Goal: Starting at the line containing "tuple(path[0])", please quote every line up to and including the line containing "return framed((first +", exactly, and nothing beyond.

━━━━━ Material provided ━━━━━

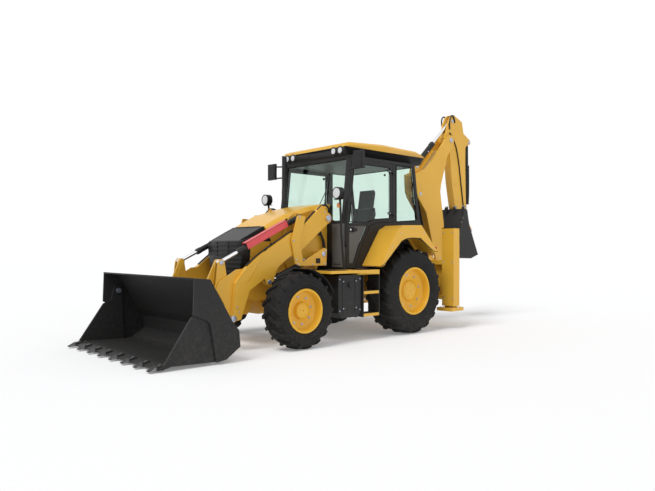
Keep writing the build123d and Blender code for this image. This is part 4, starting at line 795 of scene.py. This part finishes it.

━━━━━
━━━━━ Material provided ━━━━━

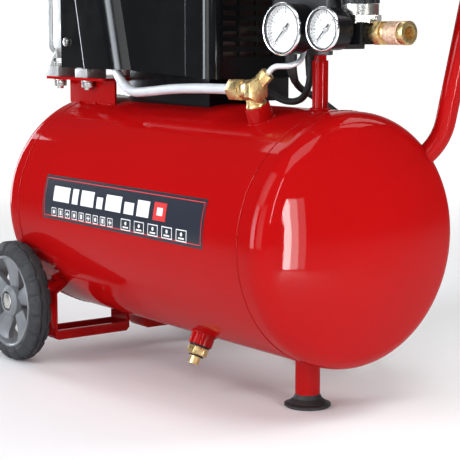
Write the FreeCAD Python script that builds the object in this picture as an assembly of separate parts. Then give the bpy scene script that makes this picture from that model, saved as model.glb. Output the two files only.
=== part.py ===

━━━━━
━━━━━ Material provided ━━━━━

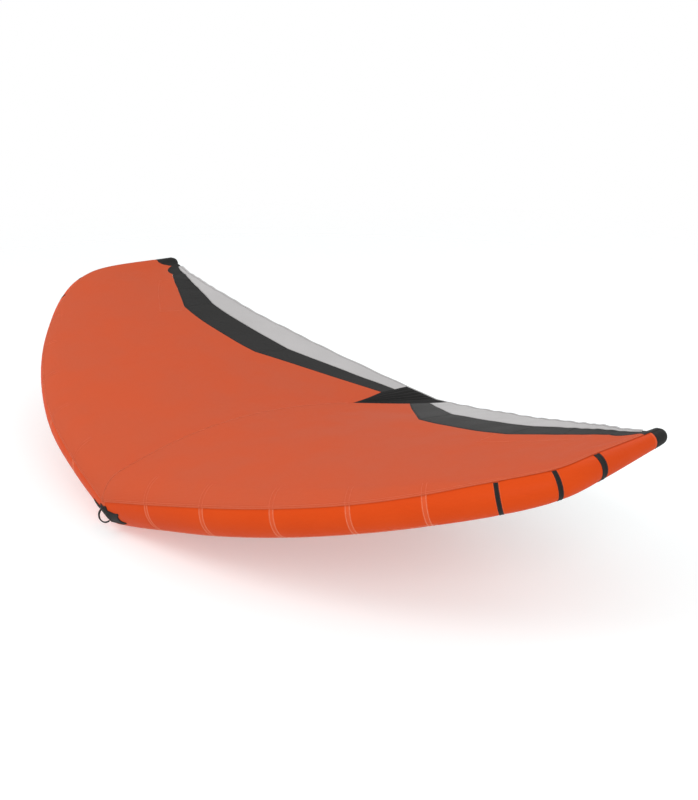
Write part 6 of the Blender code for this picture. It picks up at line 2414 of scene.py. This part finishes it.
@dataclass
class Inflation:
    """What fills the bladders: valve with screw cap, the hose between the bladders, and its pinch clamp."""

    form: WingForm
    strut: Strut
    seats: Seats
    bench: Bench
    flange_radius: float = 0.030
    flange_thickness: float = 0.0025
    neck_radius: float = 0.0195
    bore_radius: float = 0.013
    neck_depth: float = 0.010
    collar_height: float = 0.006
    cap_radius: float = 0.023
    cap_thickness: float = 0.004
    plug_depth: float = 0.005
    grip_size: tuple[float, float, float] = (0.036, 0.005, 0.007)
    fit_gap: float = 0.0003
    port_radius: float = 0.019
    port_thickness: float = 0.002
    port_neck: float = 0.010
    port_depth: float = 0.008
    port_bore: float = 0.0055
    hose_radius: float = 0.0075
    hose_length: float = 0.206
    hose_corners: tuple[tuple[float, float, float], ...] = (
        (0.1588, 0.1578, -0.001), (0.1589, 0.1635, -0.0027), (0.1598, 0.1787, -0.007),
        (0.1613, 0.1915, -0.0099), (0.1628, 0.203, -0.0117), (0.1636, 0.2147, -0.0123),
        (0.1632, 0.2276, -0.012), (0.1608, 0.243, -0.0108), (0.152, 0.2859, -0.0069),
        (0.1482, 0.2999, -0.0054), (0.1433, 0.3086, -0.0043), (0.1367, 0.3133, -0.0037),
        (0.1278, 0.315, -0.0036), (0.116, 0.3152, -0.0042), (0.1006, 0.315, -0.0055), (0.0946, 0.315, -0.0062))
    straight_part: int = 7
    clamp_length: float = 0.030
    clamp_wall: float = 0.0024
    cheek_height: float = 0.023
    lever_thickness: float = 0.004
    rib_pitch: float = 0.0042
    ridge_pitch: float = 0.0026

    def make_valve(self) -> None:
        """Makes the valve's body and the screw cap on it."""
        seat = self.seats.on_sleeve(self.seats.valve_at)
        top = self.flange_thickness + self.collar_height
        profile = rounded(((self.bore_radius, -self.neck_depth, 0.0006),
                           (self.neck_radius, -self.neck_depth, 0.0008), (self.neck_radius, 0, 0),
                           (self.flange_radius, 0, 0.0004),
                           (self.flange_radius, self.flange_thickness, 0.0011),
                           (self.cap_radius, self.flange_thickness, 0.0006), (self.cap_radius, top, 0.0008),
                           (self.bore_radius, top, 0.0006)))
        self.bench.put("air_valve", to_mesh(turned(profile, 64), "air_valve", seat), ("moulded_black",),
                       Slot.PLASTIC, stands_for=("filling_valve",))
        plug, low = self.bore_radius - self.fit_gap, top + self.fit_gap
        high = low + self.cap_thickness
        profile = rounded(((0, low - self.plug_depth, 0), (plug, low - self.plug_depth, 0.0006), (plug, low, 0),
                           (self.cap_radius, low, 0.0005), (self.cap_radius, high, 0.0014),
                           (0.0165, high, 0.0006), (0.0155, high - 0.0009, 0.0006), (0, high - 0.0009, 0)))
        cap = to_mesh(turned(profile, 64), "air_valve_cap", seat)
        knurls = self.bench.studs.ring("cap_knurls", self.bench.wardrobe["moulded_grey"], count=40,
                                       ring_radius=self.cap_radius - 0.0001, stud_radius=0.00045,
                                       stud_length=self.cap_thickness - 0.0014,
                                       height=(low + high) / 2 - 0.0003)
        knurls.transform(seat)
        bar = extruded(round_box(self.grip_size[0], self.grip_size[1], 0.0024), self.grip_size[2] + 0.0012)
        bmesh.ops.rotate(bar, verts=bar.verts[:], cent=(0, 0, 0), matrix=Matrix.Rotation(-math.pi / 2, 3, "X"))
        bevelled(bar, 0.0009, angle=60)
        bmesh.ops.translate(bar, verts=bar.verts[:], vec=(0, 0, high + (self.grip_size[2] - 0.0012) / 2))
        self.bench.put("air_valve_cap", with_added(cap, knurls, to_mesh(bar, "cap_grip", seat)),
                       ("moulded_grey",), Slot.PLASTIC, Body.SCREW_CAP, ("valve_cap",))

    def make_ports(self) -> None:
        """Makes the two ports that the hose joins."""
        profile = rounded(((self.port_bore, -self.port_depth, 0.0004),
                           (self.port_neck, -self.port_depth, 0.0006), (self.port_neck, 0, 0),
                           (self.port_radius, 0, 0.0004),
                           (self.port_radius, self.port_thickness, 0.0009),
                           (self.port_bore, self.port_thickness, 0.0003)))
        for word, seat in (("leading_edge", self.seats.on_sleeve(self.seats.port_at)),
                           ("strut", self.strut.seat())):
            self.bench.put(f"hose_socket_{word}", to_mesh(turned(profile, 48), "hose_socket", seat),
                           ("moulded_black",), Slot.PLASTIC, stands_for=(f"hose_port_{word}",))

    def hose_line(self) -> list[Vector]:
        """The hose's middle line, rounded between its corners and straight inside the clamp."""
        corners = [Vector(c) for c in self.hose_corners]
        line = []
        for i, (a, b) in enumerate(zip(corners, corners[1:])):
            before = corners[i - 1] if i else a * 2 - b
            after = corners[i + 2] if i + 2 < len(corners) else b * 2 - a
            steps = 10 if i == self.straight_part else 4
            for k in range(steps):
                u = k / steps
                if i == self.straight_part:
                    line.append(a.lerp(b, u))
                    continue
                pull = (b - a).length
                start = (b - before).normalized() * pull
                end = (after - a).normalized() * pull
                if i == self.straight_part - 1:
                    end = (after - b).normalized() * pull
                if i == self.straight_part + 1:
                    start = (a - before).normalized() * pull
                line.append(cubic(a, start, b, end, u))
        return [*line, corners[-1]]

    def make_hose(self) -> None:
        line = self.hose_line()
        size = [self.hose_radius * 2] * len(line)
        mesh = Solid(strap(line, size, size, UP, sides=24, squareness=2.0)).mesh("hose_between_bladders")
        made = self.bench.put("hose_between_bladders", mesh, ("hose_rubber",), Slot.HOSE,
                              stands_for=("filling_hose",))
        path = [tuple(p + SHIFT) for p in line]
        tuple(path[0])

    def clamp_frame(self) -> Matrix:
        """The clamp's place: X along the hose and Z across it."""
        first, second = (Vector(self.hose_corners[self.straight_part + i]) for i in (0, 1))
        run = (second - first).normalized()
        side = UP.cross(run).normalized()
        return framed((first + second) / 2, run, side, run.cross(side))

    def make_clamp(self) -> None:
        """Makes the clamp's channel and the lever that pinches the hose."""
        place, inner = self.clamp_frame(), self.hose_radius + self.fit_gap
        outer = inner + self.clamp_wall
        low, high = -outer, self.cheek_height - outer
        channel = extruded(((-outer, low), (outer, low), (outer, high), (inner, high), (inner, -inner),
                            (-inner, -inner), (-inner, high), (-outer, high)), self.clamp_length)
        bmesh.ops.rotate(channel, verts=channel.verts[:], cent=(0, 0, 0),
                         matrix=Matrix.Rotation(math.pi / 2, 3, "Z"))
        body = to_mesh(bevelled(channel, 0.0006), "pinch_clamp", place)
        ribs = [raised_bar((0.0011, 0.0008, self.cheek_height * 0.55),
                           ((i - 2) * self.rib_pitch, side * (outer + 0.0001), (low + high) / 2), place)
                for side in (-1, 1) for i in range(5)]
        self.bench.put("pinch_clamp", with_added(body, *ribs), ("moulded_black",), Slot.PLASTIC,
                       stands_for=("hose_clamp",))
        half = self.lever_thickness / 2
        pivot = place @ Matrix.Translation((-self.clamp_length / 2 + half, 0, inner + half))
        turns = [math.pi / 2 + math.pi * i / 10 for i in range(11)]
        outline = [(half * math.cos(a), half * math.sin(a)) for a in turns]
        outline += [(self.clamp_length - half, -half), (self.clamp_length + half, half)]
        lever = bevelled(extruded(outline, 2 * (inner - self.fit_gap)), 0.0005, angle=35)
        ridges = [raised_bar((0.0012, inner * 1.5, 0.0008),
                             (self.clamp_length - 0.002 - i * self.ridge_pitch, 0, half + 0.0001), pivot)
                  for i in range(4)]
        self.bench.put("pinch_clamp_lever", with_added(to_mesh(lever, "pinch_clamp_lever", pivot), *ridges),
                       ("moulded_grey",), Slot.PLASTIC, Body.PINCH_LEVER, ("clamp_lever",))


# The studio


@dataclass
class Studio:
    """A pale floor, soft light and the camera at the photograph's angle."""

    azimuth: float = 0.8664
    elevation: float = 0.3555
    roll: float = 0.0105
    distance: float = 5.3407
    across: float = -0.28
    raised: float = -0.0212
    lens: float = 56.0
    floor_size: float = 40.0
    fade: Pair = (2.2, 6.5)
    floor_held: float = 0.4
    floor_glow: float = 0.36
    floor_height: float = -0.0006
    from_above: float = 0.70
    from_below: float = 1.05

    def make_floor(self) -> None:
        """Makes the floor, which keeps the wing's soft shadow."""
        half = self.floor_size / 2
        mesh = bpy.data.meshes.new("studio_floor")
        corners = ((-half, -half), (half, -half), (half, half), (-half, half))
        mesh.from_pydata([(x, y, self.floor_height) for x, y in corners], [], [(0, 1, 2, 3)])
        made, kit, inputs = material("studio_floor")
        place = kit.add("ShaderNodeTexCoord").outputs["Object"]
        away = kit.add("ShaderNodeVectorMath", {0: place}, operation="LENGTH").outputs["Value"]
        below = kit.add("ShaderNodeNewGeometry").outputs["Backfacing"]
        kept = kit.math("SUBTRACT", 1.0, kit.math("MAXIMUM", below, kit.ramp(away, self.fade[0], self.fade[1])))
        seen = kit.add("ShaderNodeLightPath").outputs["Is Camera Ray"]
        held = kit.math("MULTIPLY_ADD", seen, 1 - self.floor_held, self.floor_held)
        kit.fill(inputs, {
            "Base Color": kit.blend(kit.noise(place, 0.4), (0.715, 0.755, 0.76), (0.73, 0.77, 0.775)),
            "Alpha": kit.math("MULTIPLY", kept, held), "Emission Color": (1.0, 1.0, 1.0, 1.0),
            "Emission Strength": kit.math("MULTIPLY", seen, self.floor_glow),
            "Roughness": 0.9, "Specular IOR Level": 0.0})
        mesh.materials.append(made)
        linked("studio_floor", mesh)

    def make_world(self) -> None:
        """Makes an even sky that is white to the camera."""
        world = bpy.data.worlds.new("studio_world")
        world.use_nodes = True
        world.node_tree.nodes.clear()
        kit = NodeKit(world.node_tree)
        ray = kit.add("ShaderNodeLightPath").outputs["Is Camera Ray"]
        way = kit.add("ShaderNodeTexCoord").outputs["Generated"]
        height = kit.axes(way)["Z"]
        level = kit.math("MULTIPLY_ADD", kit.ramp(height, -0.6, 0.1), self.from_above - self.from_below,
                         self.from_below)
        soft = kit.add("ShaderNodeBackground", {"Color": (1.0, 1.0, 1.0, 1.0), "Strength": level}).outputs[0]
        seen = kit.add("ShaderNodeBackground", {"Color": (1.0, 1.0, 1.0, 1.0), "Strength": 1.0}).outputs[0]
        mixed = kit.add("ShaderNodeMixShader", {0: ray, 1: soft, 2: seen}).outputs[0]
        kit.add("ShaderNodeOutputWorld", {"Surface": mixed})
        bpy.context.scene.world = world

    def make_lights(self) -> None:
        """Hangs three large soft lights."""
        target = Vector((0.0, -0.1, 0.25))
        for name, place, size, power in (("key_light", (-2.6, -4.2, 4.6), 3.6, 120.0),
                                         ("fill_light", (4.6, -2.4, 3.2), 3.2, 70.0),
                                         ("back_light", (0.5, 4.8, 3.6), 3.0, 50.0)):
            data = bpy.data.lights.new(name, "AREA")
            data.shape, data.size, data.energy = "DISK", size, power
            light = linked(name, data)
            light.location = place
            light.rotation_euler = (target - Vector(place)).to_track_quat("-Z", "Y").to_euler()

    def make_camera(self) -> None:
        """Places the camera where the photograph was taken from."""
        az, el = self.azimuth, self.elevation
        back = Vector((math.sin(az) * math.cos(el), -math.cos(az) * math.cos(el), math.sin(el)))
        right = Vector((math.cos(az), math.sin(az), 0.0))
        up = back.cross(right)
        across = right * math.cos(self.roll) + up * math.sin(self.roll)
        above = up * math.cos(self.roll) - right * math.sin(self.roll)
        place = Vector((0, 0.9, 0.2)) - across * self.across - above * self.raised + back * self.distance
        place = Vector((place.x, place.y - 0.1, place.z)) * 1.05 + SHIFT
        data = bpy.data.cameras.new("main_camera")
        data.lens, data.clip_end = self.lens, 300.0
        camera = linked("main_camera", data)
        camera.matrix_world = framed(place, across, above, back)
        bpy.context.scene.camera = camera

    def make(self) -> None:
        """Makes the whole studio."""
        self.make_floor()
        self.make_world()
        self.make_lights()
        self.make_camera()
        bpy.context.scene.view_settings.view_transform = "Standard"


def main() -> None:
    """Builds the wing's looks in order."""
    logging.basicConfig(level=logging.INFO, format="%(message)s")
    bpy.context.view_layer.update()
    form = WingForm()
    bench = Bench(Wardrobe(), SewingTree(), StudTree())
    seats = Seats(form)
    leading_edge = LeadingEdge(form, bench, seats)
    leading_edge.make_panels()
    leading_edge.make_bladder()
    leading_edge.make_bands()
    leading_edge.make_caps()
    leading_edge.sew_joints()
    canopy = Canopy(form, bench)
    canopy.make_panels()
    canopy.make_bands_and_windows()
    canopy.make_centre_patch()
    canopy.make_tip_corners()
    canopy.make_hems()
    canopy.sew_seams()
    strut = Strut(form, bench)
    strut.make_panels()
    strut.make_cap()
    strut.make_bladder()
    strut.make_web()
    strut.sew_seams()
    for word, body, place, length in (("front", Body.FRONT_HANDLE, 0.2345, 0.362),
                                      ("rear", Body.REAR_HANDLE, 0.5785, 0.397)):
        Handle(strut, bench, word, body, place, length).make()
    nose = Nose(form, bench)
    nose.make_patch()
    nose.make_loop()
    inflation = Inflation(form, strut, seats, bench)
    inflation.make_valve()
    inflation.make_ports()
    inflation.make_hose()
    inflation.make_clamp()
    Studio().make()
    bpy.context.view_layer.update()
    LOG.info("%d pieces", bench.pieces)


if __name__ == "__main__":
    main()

━━━━━

Solution:
        tuple(path[0])

    def clamp_frame(self) -> Matrix:
        """The clamp's place: X along the hose and Z across it."""
        first, second = (Vector(self.hose_corners[self.straight_part + i]) for i in (0, 1))
        run = (second - first).normalized()
        side = UP.cross(run).normalized()
        return framed((first + second) / 2, run, side, run.cross(side))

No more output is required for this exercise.